**DATASET ROWS**
======

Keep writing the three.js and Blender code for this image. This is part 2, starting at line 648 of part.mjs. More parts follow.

======

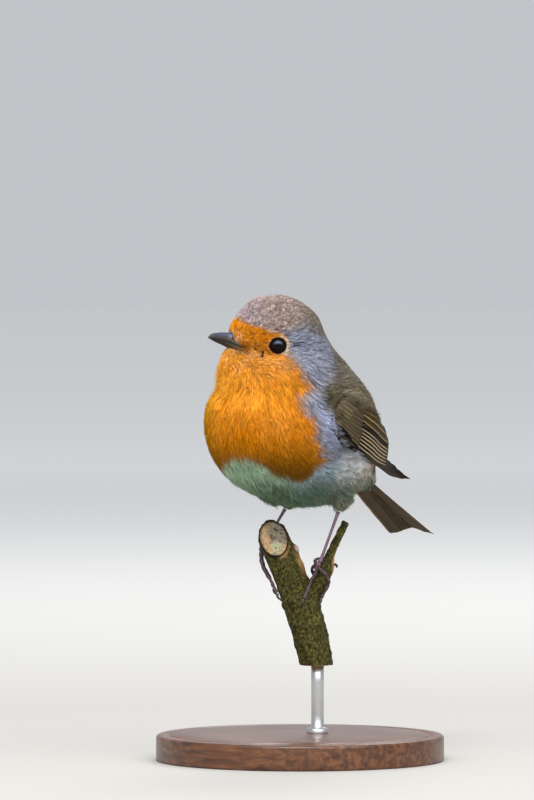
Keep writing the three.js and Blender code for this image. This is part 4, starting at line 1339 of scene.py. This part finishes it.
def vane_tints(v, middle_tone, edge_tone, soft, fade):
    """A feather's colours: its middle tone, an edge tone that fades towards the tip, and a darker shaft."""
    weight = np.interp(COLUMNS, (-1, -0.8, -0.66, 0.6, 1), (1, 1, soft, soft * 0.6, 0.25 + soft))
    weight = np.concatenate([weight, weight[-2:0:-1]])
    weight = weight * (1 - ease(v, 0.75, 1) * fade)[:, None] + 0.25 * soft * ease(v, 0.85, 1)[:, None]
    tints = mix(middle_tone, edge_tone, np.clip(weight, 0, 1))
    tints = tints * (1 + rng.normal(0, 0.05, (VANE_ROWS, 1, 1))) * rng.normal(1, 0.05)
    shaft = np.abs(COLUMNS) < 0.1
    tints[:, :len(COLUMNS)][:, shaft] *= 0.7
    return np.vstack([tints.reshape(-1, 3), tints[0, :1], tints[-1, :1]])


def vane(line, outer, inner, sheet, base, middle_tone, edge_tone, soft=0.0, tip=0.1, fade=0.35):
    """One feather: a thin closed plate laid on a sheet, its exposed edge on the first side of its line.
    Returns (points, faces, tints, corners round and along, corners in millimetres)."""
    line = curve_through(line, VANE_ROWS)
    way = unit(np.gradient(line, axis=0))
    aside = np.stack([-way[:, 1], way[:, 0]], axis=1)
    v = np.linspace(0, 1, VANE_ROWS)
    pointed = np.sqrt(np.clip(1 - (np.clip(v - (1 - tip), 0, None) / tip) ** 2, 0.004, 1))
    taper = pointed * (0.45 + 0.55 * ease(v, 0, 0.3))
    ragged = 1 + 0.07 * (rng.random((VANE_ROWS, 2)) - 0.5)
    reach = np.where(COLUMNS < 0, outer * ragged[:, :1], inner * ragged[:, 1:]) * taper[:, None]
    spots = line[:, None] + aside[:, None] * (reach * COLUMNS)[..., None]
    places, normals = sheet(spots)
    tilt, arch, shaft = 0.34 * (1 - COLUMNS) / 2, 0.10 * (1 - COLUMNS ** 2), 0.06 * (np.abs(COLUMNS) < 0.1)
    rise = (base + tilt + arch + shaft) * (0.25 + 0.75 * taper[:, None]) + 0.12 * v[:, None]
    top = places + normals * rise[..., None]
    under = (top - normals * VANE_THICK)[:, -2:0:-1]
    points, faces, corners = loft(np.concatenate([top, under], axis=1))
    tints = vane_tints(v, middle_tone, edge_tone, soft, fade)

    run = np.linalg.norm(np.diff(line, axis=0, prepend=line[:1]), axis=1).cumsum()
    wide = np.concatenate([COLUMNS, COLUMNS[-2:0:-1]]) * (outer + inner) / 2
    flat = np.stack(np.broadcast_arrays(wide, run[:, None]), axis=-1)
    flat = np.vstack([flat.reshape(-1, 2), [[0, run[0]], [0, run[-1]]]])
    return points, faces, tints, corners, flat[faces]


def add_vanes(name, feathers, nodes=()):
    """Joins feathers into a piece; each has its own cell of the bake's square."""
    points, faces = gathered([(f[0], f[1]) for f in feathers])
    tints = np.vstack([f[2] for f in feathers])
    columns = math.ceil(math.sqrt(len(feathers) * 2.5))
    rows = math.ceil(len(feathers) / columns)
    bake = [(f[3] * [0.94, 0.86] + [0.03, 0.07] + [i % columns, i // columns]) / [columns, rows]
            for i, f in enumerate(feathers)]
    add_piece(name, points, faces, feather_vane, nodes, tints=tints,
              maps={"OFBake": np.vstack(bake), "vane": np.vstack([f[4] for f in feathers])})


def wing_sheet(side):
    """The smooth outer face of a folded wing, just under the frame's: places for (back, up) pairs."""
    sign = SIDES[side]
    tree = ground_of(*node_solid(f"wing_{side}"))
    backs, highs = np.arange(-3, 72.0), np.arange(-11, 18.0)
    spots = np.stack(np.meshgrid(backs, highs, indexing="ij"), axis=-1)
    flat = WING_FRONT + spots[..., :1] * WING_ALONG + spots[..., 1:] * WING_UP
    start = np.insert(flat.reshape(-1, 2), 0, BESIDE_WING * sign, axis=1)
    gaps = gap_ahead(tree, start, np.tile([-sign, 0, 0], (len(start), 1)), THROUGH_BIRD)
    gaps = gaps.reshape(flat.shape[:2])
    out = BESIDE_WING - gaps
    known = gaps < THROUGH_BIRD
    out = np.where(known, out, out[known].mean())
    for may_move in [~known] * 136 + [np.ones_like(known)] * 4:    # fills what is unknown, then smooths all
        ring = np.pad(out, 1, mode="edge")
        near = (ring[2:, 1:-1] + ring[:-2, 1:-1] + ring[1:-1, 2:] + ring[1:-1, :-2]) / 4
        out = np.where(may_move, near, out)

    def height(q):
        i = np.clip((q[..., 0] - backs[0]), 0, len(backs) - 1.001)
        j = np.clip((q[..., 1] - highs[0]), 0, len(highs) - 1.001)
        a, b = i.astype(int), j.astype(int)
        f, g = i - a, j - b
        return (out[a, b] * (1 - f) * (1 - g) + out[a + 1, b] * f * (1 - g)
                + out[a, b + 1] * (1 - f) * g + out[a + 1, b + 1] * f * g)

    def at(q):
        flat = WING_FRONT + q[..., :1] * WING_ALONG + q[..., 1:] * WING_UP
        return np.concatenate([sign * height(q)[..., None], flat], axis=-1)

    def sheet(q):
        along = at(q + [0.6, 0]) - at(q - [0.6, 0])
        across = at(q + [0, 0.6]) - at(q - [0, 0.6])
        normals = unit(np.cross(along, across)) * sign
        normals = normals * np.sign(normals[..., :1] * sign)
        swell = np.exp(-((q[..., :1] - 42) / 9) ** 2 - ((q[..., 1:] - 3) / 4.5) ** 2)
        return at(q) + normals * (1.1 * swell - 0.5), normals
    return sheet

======

**WHAT IS EXPECTED**
Lines in the records that hold the word "This" are to be counted; give only the total.

**RESULT**
2